The GDPR allows people to request that data is erased when it is no longer needed or if they withdraw consent. “The right mentioned in the Queen’s Speech appears to go slightly further, requiring companies to erase all data on request when a teenager turns 18. The exact details of this new provision and how it will be enforced remain uncertain,” says Mr Vitale.

Even if the government had not listed the new data protection laws in the Queen’s Speech, GDPR would apply from May 2018 in any case, because it is a regulation applying automatically to all 28 EU member states. “The key thing will be what happens after May 2019 when we leave the EU,” says Mr Vitale.

“We have choices, depending on whether we retain the whole of the GDPR or try to water it down – the so-called hard and soft Brexit options. If we make the wrong choice, it could harm UK business by making it harder to transfer data with Europe and this might have a knock-on effect on attracting inward investment. After all, if you were seeking to locate a data centre in a business-friendly English-speaking country in the EU, why would you choose the UK over Ireland?
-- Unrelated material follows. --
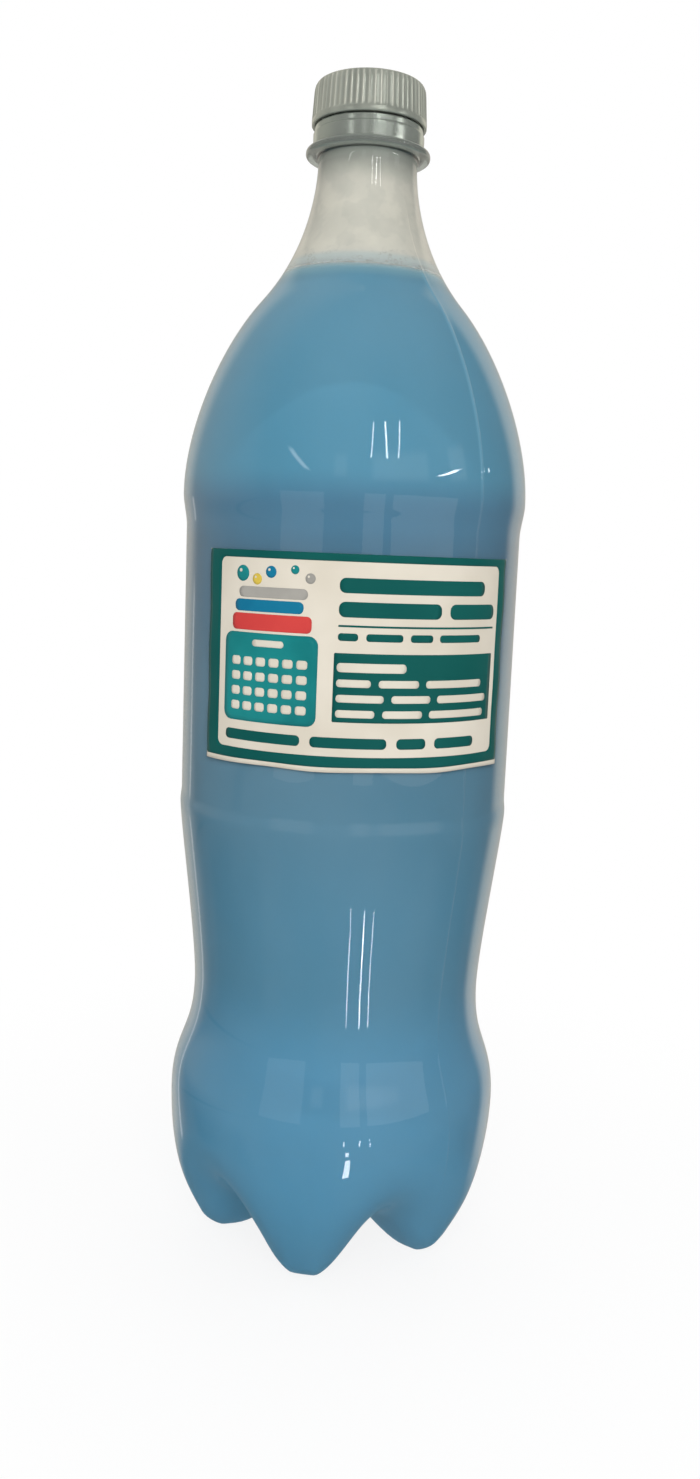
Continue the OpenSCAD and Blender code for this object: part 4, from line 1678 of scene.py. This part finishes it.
    def world(self, groups: Groups) -> None:
        """Sets the world: white behind the object, a grey room in reflections, even fill.

        The azimuth of a direction is atan2(x, -y) less the camera's, and its elevation is
        asin(z). Reflections see a dim room with a pale wall behind the bottle, haze on its
        left, the table below, and the glows.

        Args:
            groups: The shared effects.
        """
        world = bpy.data.worlds.new("studio")
        bpy.context.scene.world = world
        world.use_nodes = True
        tree = world.node_tree
        board = Board(tree)
        path = board.add("ShaderNodeLightPath")
        way = board.add("ShaderNodeTexCoord").outputs["Generated"]
        split = board.add("ShaderNodeSeparateXYZ", None, {0: way})
        back = board.math("MULTIPLY", split.outputs["Y"], -1.0)
        turn = board.math("DEGREES", board.math("ARCTAN2", split.outputs["X"], back))
        turn = board.math("SUBTRACT", turn, self.turn)
        rise = board.math("DEGREES", board.math("ARCSINE", split.outputs["Z"]))
        left = board.math("MULTIPLY", turn, -1.0)
        off = board.math("ABSOLUTE", turn)
        wall = board.math("ADD", board.spread(turn, *self.wall_right),
                          board.spread(left, *self.wall_left))
        behind = board.spread(off, *self.wall_fade, self.wall_share, self.wall_behind)
        wall = board.math("MULTIPLY", wall, behind)
        haze = board.math("MULTIPLY", board.spread(left, *self.haze_turn, 0, self.haze_share),
                          board.spread(rise, *self.haze_rise))
        room = board.spread(rise, *self.ceiling_rise, *self.room_grey)
        colour = board.mix(board.math("MAXIMUM", wall, haze), room, rgba(self.wall_colour))
        colour = board.mix(board.spread(rise, *self.table_rise), rgba(self.table_colour), colour)
        light = 0.0
        for glow in self.glows:
            patch = board.group(groups.glow, {
                "Azimuth": turn, "Elevation": rise, "Middle azimuth": glow.azimuth,
                "Middle elevation": glow.elevation, "Half width": glow.width / 2,
                "Half height": glow.height / 2, "Soft": glow.soft, "Fade": glow.fade or glow.soft,
                "Lean": glow.lean, "Brightness": glow.brightness})
            light = board.math("ADD", light, patch.outputs["Light"])
        colour = board.add("ShaderNodeMix", {"data_type": "RGBA", "blend_type": "ADD"},
                           {0: 1.0, 6: colour, 7: light}).outputs[2]
        fill = board.spread(split.outputs["Z"], 0, 1, *self.fill)
        colour = board.mix(path.outputs["Is Glossy Ray"], fill, colour)
        colour = board.mix(self.seen_as_backdrop(board), colour, (1, 1, 1, 1))
        tree.links.new(colour, tree.nodes["Background"].inputs["Color"])

    def camera(self) -> None:
        """Sets the camera where the photograph was taken from.

        It stands at a turn, a distance and a height, and looks down by the pitch. The yaw
        moves the bottle a little to the left, and the roll leans it to the right.
        """
        data = bpy.data.cameras.new("camera")
        data.sensor_fit = "VERTICAL"
        data.sensor_height = self.sensor
        data.lens = self.focal_px / self.frame_px * self.sensor
        camera = bpy.data.objects.new("camera", data)
        a = math.radians(self.turn)
        spot = Vector((self.distance * math.sin(a), -self.distance * math.cos(a), self.height))
        dip, roll = math.radians(self.pitch), math.radians(self.roll)
        heading = a - math.radians(self.yaw)
        ahead = Vector((-math.sin(heading) * math.cos(dip), math.cos(heading) * math.cos(dip),
                        -math.sin(dip)))
        right = ahead.cross(Vector((0, 0, 1))).normalized()
        up = right.cross(ahead)
        side = right * math.cos(roll) + up * math.sin(roll)
        top = up * math.cos(roll) - right * math.sin(roll)
        turned = Matrix((side, top, -ahead)).transposed().to_4x4()
        camera.matrix_world = Matrix.Translation(spot) @ turned
        bpy.context.scene.collection.objects.link(camera)
        bpy.context.scene.camera = camera

    def build(self, groups: Groups) -> None:
        """Adds everything round the object.

        Args:
            groups: The shared effects.
        """
        self.camera()
        self.world(groups)
        self.floor()
        for strip in self.strips:
            self.table_strip(strip)
        for lamp in self.lamps:
            self.light(lamp)
        bpy.context.scene.view_settings.view_transform = "Standard"


# Finishes

# The neck finish's grey-green tint and part opacity are partly its milky plastic and partly a painted
# reflection of its grey surroundings.
NECK_PLASTIC = ClearPlastic("neck_finish_plastic", tint=linear(176, 183, 175), transmission=0.75,
                            rough=(0.05, 0.1), wave=90, relief=0.00002)
# The crest attribute paints pale highlights on the flutes' crests.
CAP = Finish("cap_plastic", linear(146, 151, 141), linear(173, 177, 165), cloud=170,
             stretch=(1, 1, 0.15), rough=(0.16, 0.26), metallic=0.5, grain=2600, relief=0.00005,
             highlight_attribute="crest", highlight_colour=linear(236, 236, 222), highlight_share=0.9)
BAND = Finish("band_plastic", linear(160, 168, 160), linear(182, 188, 178), stretch=(1, 1, 0.2),
              rough=(0.14, 0.22), metallic=0.75, relief=0.00003)
LINER = Finish("liner_foam", linear(222, 222, 214), linear(232, 232, 226), rough=(0.6, 0.7))
PAPER = Finish("label_paper", linear(198, 190, 174), linear(211, 204, 190), cloud=34, edge=0.2,
               rough=(0.36, 0.48), specular=0.3, wave=60, grain=3500, relief=0.00003)
BUBBLE = Finish("bubble_film", linear(205, 210, 205), linear(220, 224, 220), rough=(0.1, 0.2),
                relief=0.0)


def printed(name: str, low: Colour, high: Colour, cloud: float) -> Finish:
    """Describes a printed ink, faintly shiny as the paper is."""
    return Finish(name, low, high, cloud=cloud, rough=(0.36, 0.46), specular=0.16, relief=0.00002)


INKS = {
    Ink.GREEN: printed("green_ink", linear(0, 76, 72), linear(6, 84, 79), 30),
    Ink.TEAL: printed("teal_ink", linear(6, 104, 106), linear(22, 130, 130), 45),
    Ink.RED: printed("red_ink", linear(186, 54, 54), linear(198, 66, 62), 60),
    Ink.BLUE: printed("blue_ink", linear(4, 98, 132), linear(14, 112, 144), 60),
    Ink.GREY: printed("grey_ink", linear(142, 140, 134), linear(162, 159, 152), 70),
    Ink.YELLOW: printed("yellow_ink", linear(196, 170, 66), linear(208, 183, 80), 70),
    Ink.CREAM: printed("cream_ink", linear(200, 193, 178), linear(209, 203, 189), 60),
}


def main() -> None:
    """Builds the pieces in order and the studio round them."""
    logging.basicConfig(level=logging.INFO, format="%(name)s: %(message)s")
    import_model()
    groups = Groups()
    Studio().build(groups)

    shape = BottleShape()
    shell = shape.build()
    place(shell, Body.BOTTLE, Slot.CLEAR, ClearPlastic("clear_blown_plastic").build(groups), "bottle")
    dress_above(shell, NECK_PLASTIC.build(groups), shape.ring_foot)

    filling = Filling(shape)
    place(filling.liquid(), Body.BOTTLE, Slot.DETERGENT, Liquid().build(groups), "detergent")
    place(filling.film(), Body.BOTTLE, Slot.DETERGENT, Mist().build(groups))
    place(filling.bubbles(), Body.BOTTLE, Slot.DETERGENT, BUBBLE.build(groups))

    closure = Closure(shape)
    place(closure.cap(), Body.CAP, Slot.CAP, CAP.build(groups), "cap")
    place(closure.liner(), Body.LINER, Slot.LINER, LINER.build(groups), "cap_liner")
    place(closure.band(), Body.BOTTLE, Slot.BAND, BAND.build(groups), "tamper_band")

    label = Label(shape)
    place(label.sheet(), Body.BOTTLE, Slot.PAPER, PAPER.build(groups), "label")
    for ink, piece in label.inks().items():
        node, slot = ink.value
        place(piece, Body.BOTTLE, slot, INKS[ink].build(groups), node)


if __name__ == "__main__":
    main()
“A challenge for the UK government is to ensure our data laws match those of Europe, so that we can continue to transfer data back and forth, and give our citizens the same rights as others enjoy in Europe, and resist the temptation to make the UK a business-friendly offshoring data haven or hub with weakened protection. It will be a tough balancing act to ensure citizens’ rights, protect their liberty, keep them safe and make sure we remain competitive.”